Gaddafi is “campaigning for the reintegration of his country into the international community,” French PM Francois Fillon said in December 2007, as the Libyan leader was visiting Paris. “All those who want to lecture us should carefully weigh their words.”

In 2008, Italy offered Libya $5 billion in reparations for occupying the country between 1911 and 1941, and the government of Silvio Berlusconi signed several lucrative trade deals with Gaddafi. Libya also agreed to stem the flow of immigrants from Africa, passing through the country on their way to Italy and the EU.

Italian President Giorgio Napolitano said he had heard Gaddafi “speak with great moderation and a sense of duty when it comes to the most difficult problems facing the African continent.”

In 2004, Libya paid $35 million in compensation to the victims of the Berlin disco bombing. In 2008, another $1.5 billion was paid into the fund to compensate victims of Pan Am 103 and Americans who died in the disco bombing, among others. Libya served as a non-permanent member of the UN Security Council in 2008-09.

‘Killing his own people… lost all legitimacy’

In February 2011, following the mass demonstrations in Tunisia and Egypt, a rebellion against the Libyan government began in Benghazi, the country’s second-largest city and the historical capital of the Cyrenaica region.

Within days, the US and the European powers that had previously sang Citing UN Security Council Resolution 1973, which called for a no-fly zone over Libya to “protect civilians,” the US, UK, France and several other powers began bombing Libya on March 19, 2011. The US had strategic command of the intervention, which was codenamed “Operation Odyssey Dawn.” Alongside the air strikes and cruise missile attacks, special forces from the UK, France, Italy, Jordan, Qatar and the United Arab Emirates worked with the rebels inside Libya.

“We are doing it to protect the civilian population from the murderous madness of a regime that in killing its own people has lost all legitimacy,” said French President Nicholas Sarkozy.

“Colonel Gaddafi has made this happen. He has lied to the international community… He continues to brutalize his own people,” said British Prime Minister David Cameron, adding, “We cannot allow the slaughter of civilians to continue.”

The intervention’s purpose was “to protect civilians and it is to provide access for humanitarian assistance,” said US Secretary of State Hillary Clinton.

Canadian Prime Minister Stephen Harper gave away the game as regime change, however, when he said that Gaddafi would “simply will not be able to sustain his grip on the country” if his armed forces were destroyed.

“The nature of this leader and the nature of his regime is they will massacre every single individual they even remotely suspect of disloyalty,” Harper added.

US President Barack Obama simply skipped over the previous decade of relations with Libya, justifying the bombing to the American people on March 28 by saying that Gaddafi “has denied his people freedom, exploited their wealth, murdered opponents at home and abroad, and terrorized innocent people around the world – including Americans who were killed by Libyan agents.” Gaddafi’s praises turned on him.

Gaddafi himself seems to have been unaware of this speech when he wrote Obama on April 6, asking him personally to stop the bombing and reminding him that “democracy and building of civil society cannot be achieved by means of missiles and aircraft, or by backing armed members of Al-Qaeda in Benghazi.”

‘We came, we saw, he died’

Gaddafi’s words fell on deaf ears.
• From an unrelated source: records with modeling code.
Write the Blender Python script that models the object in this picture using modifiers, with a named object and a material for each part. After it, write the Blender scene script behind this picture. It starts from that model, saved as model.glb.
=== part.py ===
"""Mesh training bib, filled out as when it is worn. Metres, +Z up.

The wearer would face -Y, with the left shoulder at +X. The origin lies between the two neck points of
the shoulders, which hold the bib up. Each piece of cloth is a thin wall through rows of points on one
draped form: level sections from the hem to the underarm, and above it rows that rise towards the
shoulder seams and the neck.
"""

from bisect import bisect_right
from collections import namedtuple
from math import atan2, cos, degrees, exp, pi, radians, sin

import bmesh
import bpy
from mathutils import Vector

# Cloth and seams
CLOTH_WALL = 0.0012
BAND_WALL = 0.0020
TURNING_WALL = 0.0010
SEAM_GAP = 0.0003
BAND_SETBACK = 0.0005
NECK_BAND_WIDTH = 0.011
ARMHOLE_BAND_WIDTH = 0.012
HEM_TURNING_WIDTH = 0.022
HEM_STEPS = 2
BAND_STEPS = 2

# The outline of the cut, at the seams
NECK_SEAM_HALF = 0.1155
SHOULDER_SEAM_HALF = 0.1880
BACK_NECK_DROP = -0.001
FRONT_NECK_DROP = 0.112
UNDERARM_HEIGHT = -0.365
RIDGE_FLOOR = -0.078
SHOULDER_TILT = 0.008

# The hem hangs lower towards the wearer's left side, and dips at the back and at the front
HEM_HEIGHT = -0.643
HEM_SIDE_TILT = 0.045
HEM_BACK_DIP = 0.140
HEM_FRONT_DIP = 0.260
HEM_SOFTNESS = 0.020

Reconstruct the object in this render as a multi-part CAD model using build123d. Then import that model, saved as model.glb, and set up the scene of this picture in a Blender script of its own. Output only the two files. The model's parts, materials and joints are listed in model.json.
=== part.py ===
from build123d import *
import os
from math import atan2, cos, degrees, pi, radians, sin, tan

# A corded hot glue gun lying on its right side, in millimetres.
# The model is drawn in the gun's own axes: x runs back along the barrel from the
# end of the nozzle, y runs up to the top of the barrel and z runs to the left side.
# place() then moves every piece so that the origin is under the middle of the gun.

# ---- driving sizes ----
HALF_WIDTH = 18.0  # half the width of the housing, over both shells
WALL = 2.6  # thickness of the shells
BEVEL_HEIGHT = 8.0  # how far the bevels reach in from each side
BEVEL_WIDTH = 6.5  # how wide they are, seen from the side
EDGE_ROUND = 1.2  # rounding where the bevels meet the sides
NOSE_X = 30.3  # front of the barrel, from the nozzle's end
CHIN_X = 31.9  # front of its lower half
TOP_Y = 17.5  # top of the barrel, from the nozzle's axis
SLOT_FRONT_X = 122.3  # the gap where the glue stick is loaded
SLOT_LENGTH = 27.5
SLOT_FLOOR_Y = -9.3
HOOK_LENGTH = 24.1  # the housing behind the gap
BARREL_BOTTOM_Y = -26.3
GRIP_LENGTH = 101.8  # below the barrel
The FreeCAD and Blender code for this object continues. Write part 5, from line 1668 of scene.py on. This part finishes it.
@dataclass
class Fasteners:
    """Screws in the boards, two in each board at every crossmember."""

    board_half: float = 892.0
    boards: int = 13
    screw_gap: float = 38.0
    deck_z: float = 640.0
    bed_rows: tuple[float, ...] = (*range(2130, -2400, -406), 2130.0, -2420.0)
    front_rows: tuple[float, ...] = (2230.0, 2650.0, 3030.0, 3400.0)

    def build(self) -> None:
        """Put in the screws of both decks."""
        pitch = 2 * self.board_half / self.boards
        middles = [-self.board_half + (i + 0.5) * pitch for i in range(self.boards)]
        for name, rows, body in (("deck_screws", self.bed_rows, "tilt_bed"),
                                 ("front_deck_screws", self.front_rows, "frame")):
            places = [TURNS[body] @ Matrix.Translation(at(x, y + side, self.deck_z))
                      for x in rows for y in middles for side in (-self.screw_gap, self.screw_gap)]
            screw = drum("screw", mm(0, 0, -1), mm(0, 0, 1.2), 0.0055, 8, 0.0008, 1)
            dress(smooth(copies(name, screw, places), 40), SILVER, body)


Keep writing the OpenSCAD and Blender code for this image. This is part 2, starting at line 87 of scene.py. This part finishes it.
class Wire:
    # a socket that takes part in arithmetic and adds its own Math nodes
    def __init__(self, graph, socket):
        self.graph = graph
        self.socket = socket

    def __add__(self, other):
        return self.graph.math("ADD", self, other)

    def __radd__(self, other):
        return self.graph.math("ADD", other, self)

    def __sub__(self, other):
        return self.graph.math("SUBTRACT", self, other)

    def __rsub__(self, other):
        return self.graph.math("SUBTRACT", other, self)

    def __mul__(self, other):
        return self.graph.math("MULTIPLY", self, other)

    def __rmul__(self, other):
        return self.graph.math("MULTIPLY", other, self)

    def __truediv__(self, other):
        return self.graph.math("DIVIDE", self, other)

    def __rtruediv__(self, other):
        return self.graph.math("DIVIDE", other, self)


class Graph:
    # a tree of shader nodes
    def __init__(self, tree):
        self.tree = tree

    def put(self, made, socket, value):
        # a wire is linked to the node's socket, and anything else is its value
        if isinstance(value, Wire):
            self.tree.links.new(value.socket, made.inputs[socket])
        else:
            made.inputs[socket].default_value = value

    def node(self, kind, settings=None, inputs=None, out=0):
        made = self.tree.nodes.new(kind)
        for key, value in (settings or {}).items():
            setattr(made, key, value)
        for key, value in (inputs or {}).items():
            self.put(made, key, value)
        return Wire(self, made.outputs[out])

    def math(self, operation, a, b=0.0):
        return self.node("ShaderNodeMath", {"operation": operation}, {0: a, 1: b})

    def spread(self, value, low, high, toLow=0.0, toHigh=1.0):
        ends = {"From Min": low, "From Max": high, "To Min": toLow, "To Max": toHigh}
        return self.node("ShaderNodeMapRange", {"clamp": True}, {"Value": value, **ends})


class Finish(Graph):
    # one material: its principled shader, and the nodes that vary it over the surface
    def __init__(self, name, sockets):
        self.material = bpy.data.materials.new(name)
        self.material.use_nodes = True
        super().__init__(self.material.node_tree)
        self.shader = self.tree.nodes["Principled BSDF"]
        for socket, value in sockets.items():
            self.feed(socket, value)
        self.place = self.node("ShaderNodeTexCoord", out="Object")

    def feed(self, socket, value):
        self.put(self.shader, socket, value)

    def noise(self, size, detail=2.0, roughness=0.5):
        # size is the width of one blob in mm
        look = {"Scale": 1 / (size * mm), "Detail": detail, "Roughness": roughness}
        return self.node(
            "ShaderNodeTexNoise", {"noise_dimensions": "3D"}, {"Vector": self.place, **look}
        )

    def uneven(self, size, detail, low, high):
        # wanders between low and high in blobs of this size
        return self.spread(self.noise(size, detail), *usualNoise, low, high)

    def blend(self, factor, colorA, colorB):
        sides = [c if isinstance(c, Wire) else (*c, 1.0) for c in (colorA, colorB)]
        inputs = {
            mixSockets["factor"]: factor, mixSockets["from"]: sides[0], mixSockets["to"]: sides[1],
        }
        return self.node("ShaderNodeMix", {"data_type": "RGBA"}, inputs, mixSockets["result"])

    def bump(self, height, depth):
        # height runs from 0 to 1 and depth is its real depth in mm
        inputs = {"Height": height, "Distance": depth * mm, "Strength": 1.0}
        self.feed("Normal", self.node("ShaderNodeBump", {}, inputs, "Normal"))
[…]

The NATO-backed rebellion succeeded in seizing almost all of the country by October 2011. On October 20, Gaddafi tried to break out of Sirte, but his convoy was bombed by NATO aircraft. He was captured, tortured and killed by militants loyal to the Western-backed National Transitional Council government, proclaimed the month prior.

“We came, we saw, he died,” quipped Hillary Clinton, learning of Gaddafi’s death during a CBS interview.

Libya plunged into chaos, with factions in Tripoli and Benghazi fighting each other, and Islamic State (IS, formerly ISIS/ISIL) raising its flag over Sirte.

“Today there is no government of Libya. It’s simply mobs that patrol the streets and kill one another,” Virginia State Senator Richard Black told RT. “We were willing to absolutely wipe out and crush their civilization.”

“The Libyans had an incredibly high standard of living, the highest in Africa. When I first went to Libya in 1986, I was amazed by the empowerment of women,” international lawyer Francis Boyle told RT. “What I saw in Libya was that women could do anything they wanted to do.”

Among the world leaders saddened by Gaddafi’s death was Nelson Mandela, the first black president of South Africa. “In the darkest moments of our struggle, when our backs were to the wall, Muammar Gaddafi stood with us,” he said.

In 1997, Mandela defied the UN embargo to visit Gaddafi and thank him for his support during the anti-apartheid struggle. US President Bill Clinton called the visit “unwelcome.”

“No country can claim to be the policeman of the world and no state can dictate to another what it should do,” replied the former political prisoner.